What happened?

The Production Predictive API service had a 54-minute outage caused by human error. The disruption to services was immediately identified and recovery actions were directly initiated.

9:21 am (start of outage)

An engineer deleted a component of the Predictive API in the production environment.
The error was immediately identified by both the engineer and automated monitoring.
Recovery actions to restore the service were initiated at once.

10:15 am (end of outage)

Manual testing and automated monitoring confirmed the return of all services.

What did we do?

Automated monitoring triggered an outage notification to all customers through status.psma.com.au. We quickly enacted a recovery plan to restore services. Once restored, we monitored manually for a period before going back to automated monitoring. This then allowed us to start our postmortem analysis to identify why this happened and how we can do better.

What did we learn?

Manual infrastructure changes are rare given our use of ‘infrastructure as code’. Still, when they are required, clear labelling of components becomes very important.
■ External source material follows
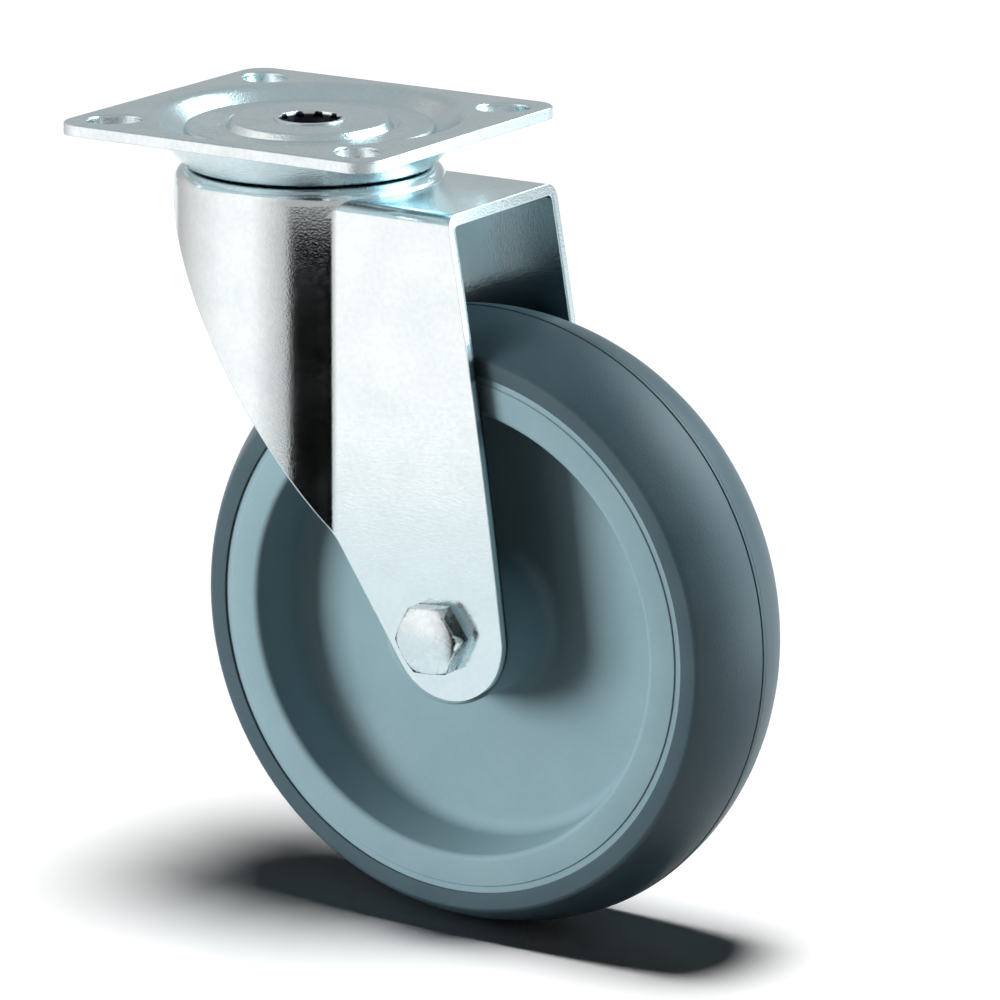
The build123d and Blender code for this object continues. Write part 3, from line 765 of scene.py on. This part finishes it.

What works for code may not be enough for humans. We were unhappy with the speed of automated deployment in the recovery process.

What are we going to do?

Improve the labelling of cloud infrastructure and components to be more straightforward and explicit (not just good for automated deployment) to prevent confusion.
Improve recovery processes to reduce the time for service restoration.
Improve the accessibility and usefulness of system logs to facilitate more effective investigations.

Posted Feb 03, 2020 - 14:56 AEDT

Resolved

This incident has been resolved.

Posted Jan 28, 2020 - 08:11 AEDT

Monitoring

A fix has been implemented and we are monitoring the results.

Posted Jan 24, 2020 - 10:38 AEDT

Identified

The issue has been identified and a fix is being implemented.

Posted Jan 24, 2020 - 10:04 AEDT

This incident affected: APIs (Predictive API).